Pour autant, le recours à l’imprévision n’est peut-être pas si aisé, puisque là encore, le critère lié à l’imprévisibilité pourrait conduire aux mêmes incertitudes qu’en matière de force majeure.
Enfin, si vous n’avez pas expressément prévu une telle clause dans votre contrat, ayez à l’esprit que le recours à l’imprévision ne saurait fonctionner s’il apparaît que les parties ont accepté d’assumer le risque d’un changement de circonstances imprévisibles. Là encore, il vous fait donc faire attention à la façon dont votre contrat a été rédigé.
Si tel est le cas, il serait peut-être de bon ton de renégocier les termes de votre contrat par le biais d’un avenant ! Votre avocat peut vous guider et vous conseiller dans son analyse.

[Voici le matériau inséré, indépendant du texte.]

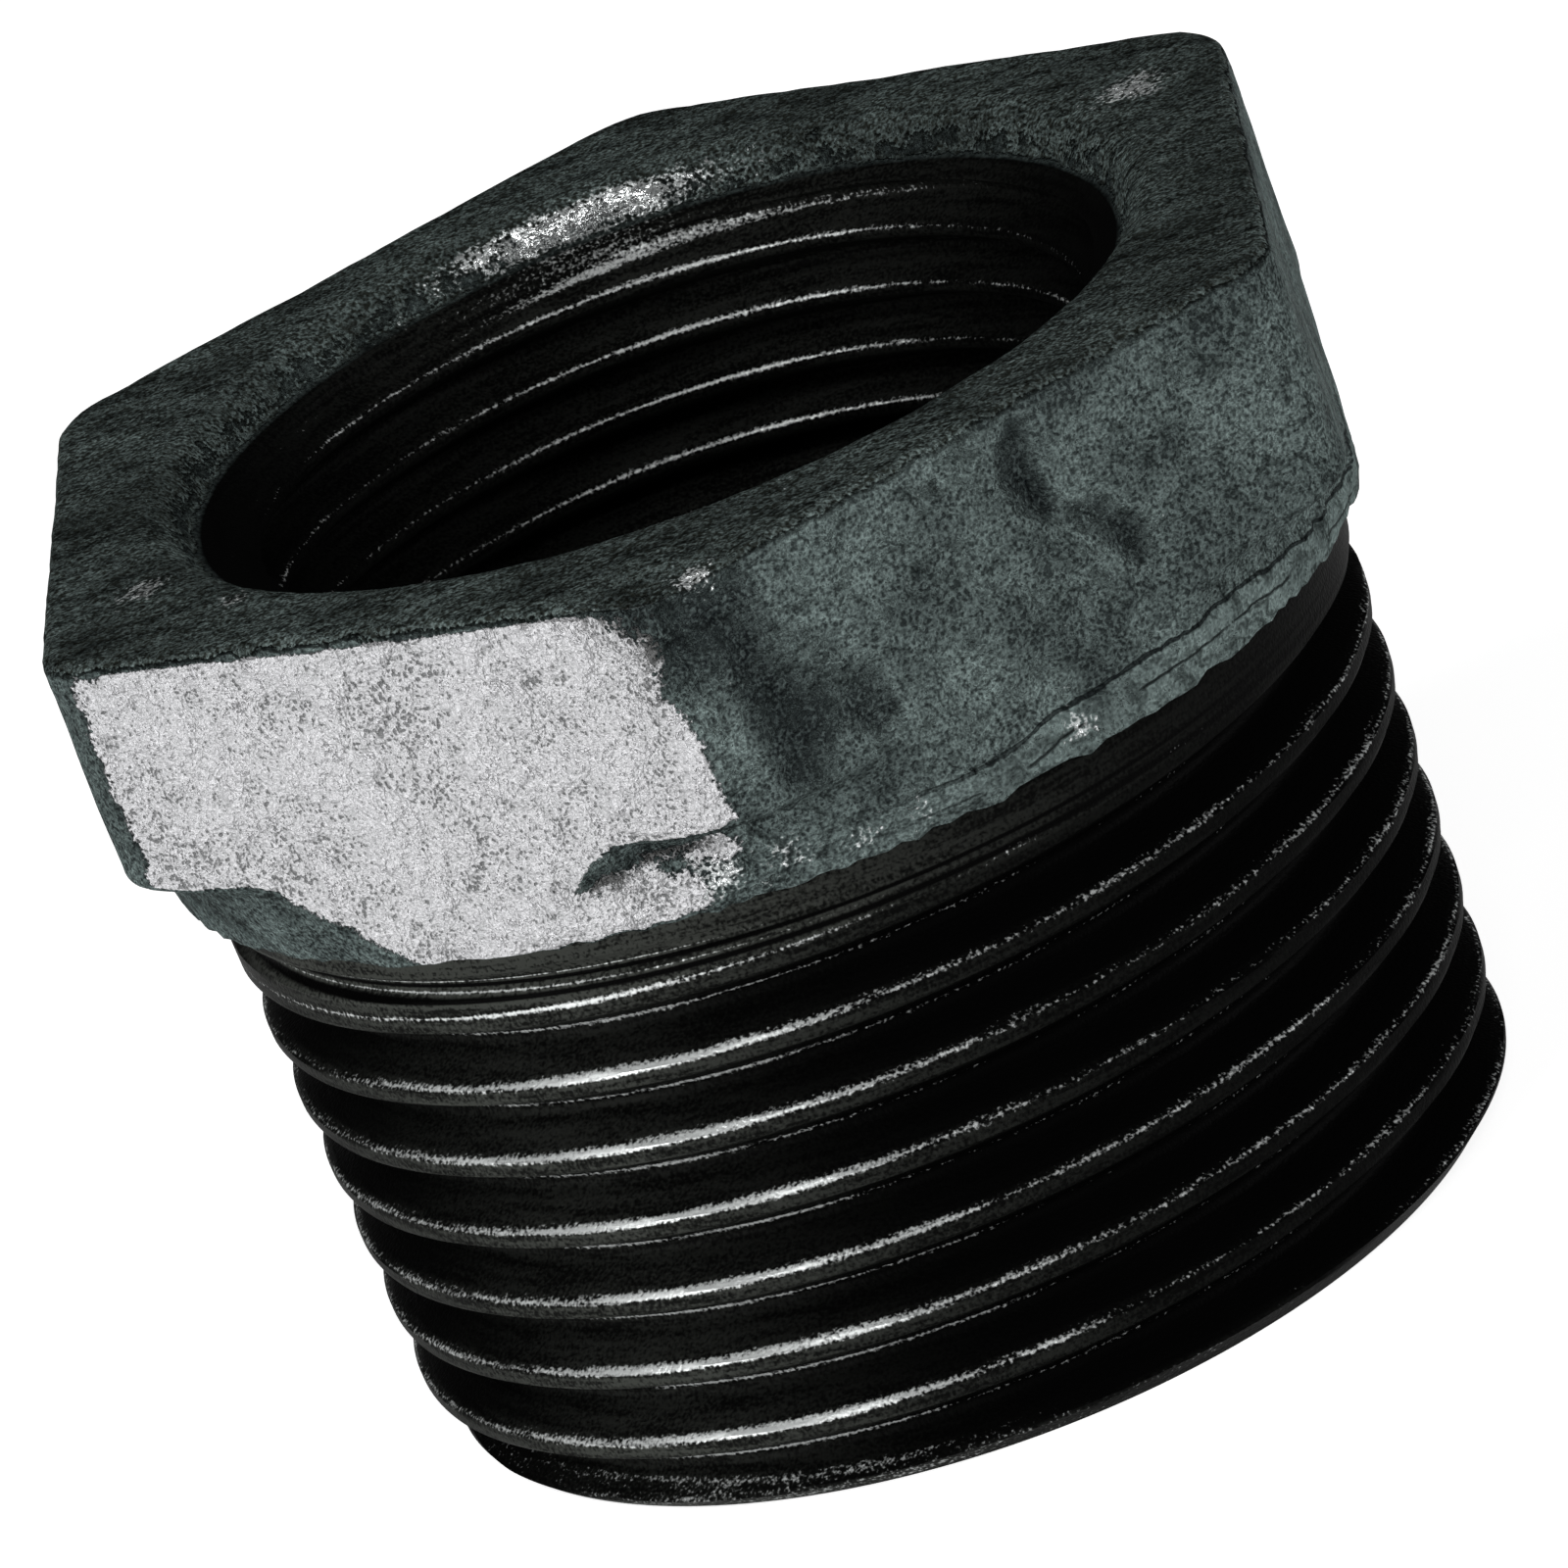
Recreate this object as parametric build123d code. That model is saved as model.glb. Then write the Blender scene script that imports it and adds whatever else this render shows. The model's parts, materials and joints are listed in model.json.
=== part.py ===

3- Quelles autres solutions ?
En plus de ces deux premiers mécanismes, et face à leurs incertitudes, il existe des alternatives dans la rédaction de votre contrat, permettant aux parties de raisonner en bonne intelligence.
Ainsi dans certains contrats, il peut être malin de prévoir une clause permettant la résiliation sans faute du contrat en cas d’épisode de crise sanitaire rendant impossible l’exécution du contrat. Il vous faut alors faire très attention à la rédaction de votre clause, pour la rendre parfaitement adaptée à la situation, équilibrée, et donc non abusive.
Aussi, dans certains types de contrats qui supposent par exemple la réalisation d’une prestation dans un délai déterminé ou à une date déterminée, une clause permettant de prolonger cette durée ou cette date peut être prévue en cas de nouvelle crise sanitaire. Là encore, il faut faire très attention à la rédaction de sa clause.